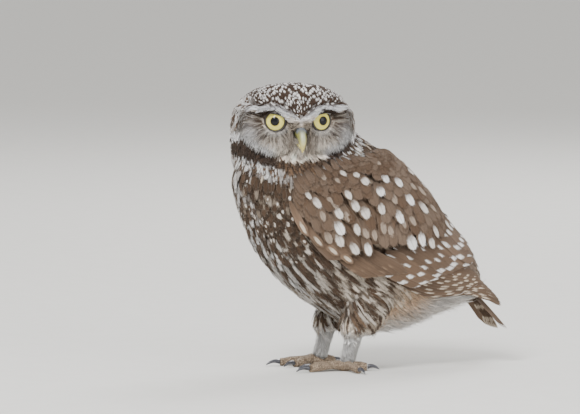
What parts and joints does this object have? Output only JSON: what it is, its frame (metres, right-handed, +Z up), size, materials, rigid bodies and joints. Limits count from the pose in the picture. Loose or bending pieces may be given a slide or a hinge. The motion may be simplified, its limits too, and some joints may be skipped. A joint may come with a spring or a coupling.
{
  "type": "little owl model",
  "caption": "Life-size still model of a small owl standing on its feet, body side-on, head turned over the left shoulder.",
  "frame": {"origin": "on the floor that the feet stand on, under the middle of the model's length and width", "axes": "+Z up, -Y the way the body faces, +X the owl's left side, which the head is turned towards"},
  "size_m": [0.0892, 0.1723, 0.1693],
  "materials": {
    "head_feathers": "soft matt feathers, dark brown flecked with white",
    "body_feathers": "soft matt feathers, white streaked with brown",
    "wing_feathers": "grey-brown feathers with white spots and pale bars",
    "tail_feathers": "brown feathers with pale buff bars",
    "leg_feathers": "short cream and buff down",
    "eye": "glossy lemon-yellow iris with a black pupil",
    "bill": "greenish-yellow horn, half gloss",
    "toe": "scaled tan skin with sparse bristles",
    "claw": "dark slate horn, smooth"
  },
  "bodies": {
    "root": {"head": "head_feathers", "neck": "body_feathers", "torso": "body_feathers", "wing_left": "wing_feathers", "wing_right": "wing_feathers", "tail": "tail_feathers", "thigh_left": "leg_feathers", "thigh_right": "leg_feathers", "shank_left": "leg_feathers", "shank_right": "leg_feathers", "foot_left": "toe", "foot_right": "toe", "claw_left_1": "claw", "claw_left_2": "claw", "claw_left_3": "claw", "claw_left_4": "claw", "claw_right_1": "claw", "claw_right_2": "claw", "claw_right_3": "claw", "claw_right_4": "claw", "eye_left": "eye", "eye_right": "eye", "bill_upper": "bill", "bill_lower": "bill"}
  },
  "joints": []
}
--------------------------------------------------
PROBLEM:
Write out every line of the data that holds the word "joints".

ANSWER:
What parts and joints does this object have? Output only JSON: what it is, its frame (metres, right-handed, +Z up), size, materials, rigid bodies and joints. Limits count from the pose in the picture. Loose or bending pieces may be given a slide or a hinge. The motion may be simplified, its limits too, and some joints may be skipped. A joint may come with a spring or a coupling.
  "joints": []